See Accurately: From Data to Insight, Precise Quantitative Analysis
Building on the full data, the AD-DC Intelligent Computing analyzer conducts session-level deep analysis. It not only fully reconstructs the path and timing of each flow, but, crucially, quantifies core performance metrics such as flow completion time, effective throughput, and retransmission rate. By integrating latency and precise path tracing, it constructs a clear, measurable, and actionable panoramic performance view for the upstream intelligent scheduling system.
Understand Clearly: Timeslice Modeling, Comprehending Business Intent
Traditional switch ECMP hashing is a "local perspective" decision: each device can only make optimal choices based on its own limited information, but cannot foresee the eventual aggregation and collisions of traffic across the entire network. In contrast, the AD-DC Intelligent Computing timeslice modeling provides the global insight of a comprehensive view.
This is the core of intelligent scheduling. The system utilizes timeslice modeling technology to gain insight into the relationship between traffic in time and space:

Identify: Precisely distinguish between parallel flows that "simultaneously compete for links" and serial flows that "can be shared via staggered scheduling."
Predict: Like an actuary, quantitatively calculate the future idle time window of each link and foresee the risk of traffic collisions.
This means the system can not only answer "where the traffic is now," but also "where all traffic flows are headed and whether they will meet"—a fundamental leap from passive monitoring to active awareness and control.
Optimize Well: Comprehensive Dynamic Path Selection, Achieving Transparent Scheduling

Based on precise "understanding," the system performs dynamic intelligent path selection:
Dynamic Scheduling: For parallel flows "prone to collision," guides them in real-time to the idlest paths; for serial flows that "can be staggered," intelligently arranges shared path usage.
Global Optimum: Each path possesses a real-time "dynamic weight," constantly reflecting its busyness level, ensuring every decision is based on the most authentic state of the entire network.
This entire intelligent scheduling process is automatically completed within an autonomous "Sense-Analyze-Decide-Execute" closed loop, ensuring continuously optimized results.
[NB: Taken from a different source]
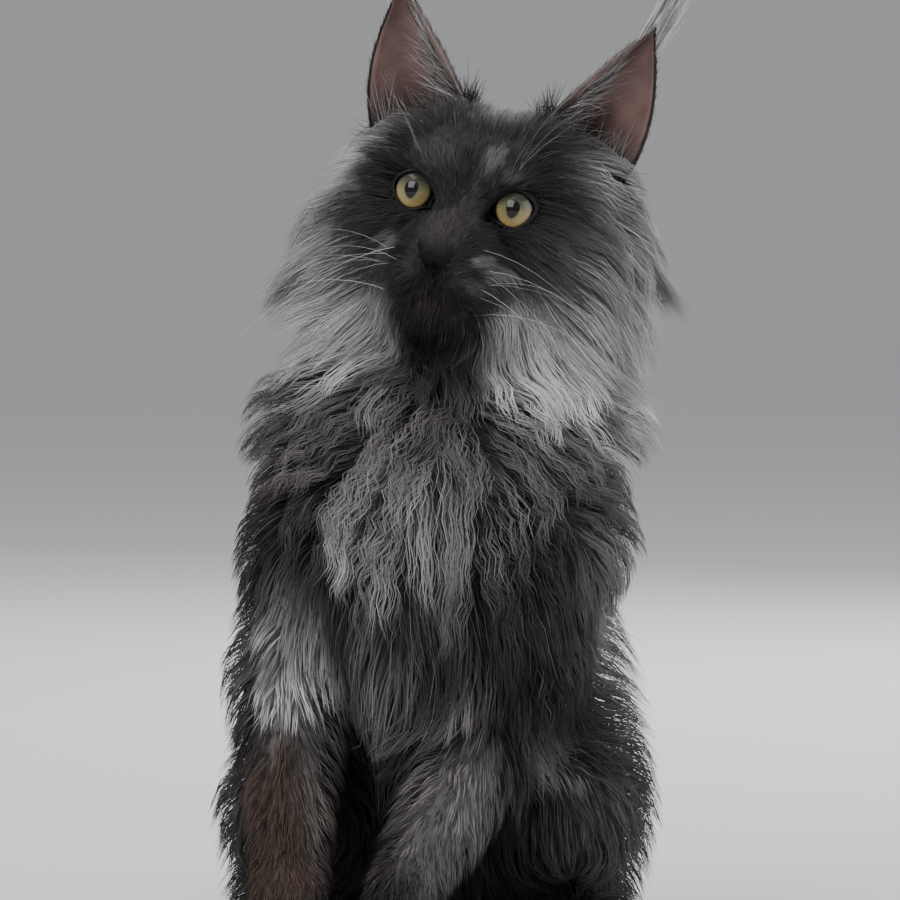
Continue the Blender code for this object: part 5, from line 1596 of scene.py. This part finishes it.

Advantage: End-Point Decoupling, Enabling Intelligent, Transparent Implementation
The core competitiveness of this solution lies in its "end-point decoupling" architecture: all intelligent scheduling logic is executed independently on the network side, achieving smooth, "zero-intrusion, transparent" implementation for computing services. Its value is manifested in four aspects:
Broad Compatibility: Independent of any specific hardware (GPU/NIC) or AI framework; no modifications required to drivers, business code, or applications.
Deployment Transparency: Network-side configuration completed within minutes; no need to restart training tasks or interrupt services; smooth go-live.
Scheduling Transparency: Guides traffic by dynamically adjusting standard routing policies, completely transparent to servers and applications.
Closed-Loop Self-Optimization: Forms an autonomous "Sense-Decide-Execute-Verify" loop based on real-time data, continuously optimizing scheduling effectiveness.
Validation: Visible Efficiency Improvement
Actual deployment data proves that this solution brings fundamental improvement to AI training networks: effective network bandwidth increased from under 60% to over 95%, average iteration time reduced by 15%, all achieved with zero intrusion to business operations throughout the process.
This means that, with the "End-Point Decoupled Full-Flow Navigation" solution, the "network congestion" caused by hash collisions in AI training is systematically resolved. When the network can schedule itself autonomously, customers gain faster model iteration, more stable cluster operation, and higher returns on their computing investments.